Before choosing a balance transfer card, it pays to shop around. Not all balance transfer cards are created equal, so doing your research is important. The best cards all provide an introductory period with a 0% APR, but the length of that timeline can vary dramatically. While some are as short as 12 months, others extend all the way to a whopping 21 months. Even more importantly, you need to be aware of any fees associated with your balance transfer. Almost all balance transfer cards charge a balance transfer fee between 3 and 5 percent of the total balance. The exception is the Chase Slate card, which offers no balance transfer fees on balances transferred within the first 60 days. Do your research and choose the card that best suits your needs.
Three things to Remember About Balance Transfers
Once you’re ready to get a balance transfer card, you should keep these important factors in mind:
- Introductory rates don’t last. – Remember, even if you’re transferring your loan balances to a card with a 0% APR rate, those rates don’t last forever. Balance transfer cards use that introductory rate as a teaser to secure your business. Eventually, that 0% rate will readjust. You’ll be better off if you can eliminate your balance before it does.

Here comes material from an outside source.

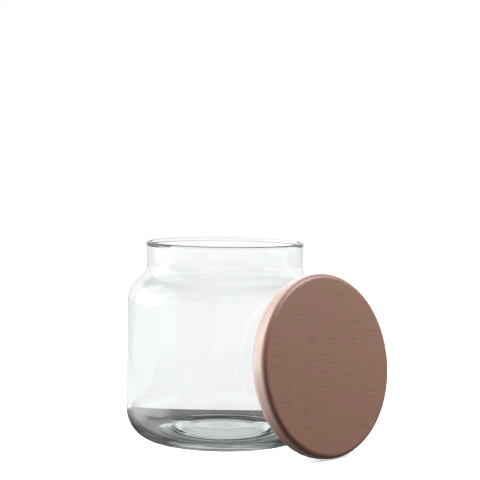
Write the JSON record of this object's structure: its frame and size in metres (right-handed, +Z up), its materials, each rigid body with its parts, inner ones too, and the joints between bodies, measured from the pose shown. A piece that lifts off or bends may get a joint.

- Adding new debt erases your gains. – For the best results, use a balance transfer card as a temporary measure to eliminate interest fees and attack your principle balance. Don’t use the card as a way to create breathing room with lower minimum payments. Adding new debt is probably the worst thing you can do. By charging more expenses, you’re destroying the entire purpose of using a balance transfer card in the first place.
- Transferring your debt does not mean you’ve paid it off. – Though it might seem obvious, remember that transferring your debt does not mean you’ve paid it off. You can’t simply transfer the money and forget it. You still owe the balance whether you want to admit it or not. Use the introductory period to make huge gains against the amount you owe. By paying extra toward your balance each month, you’ll maximize the 0% APR period and be able to pay it off much quicker than you would have without the card.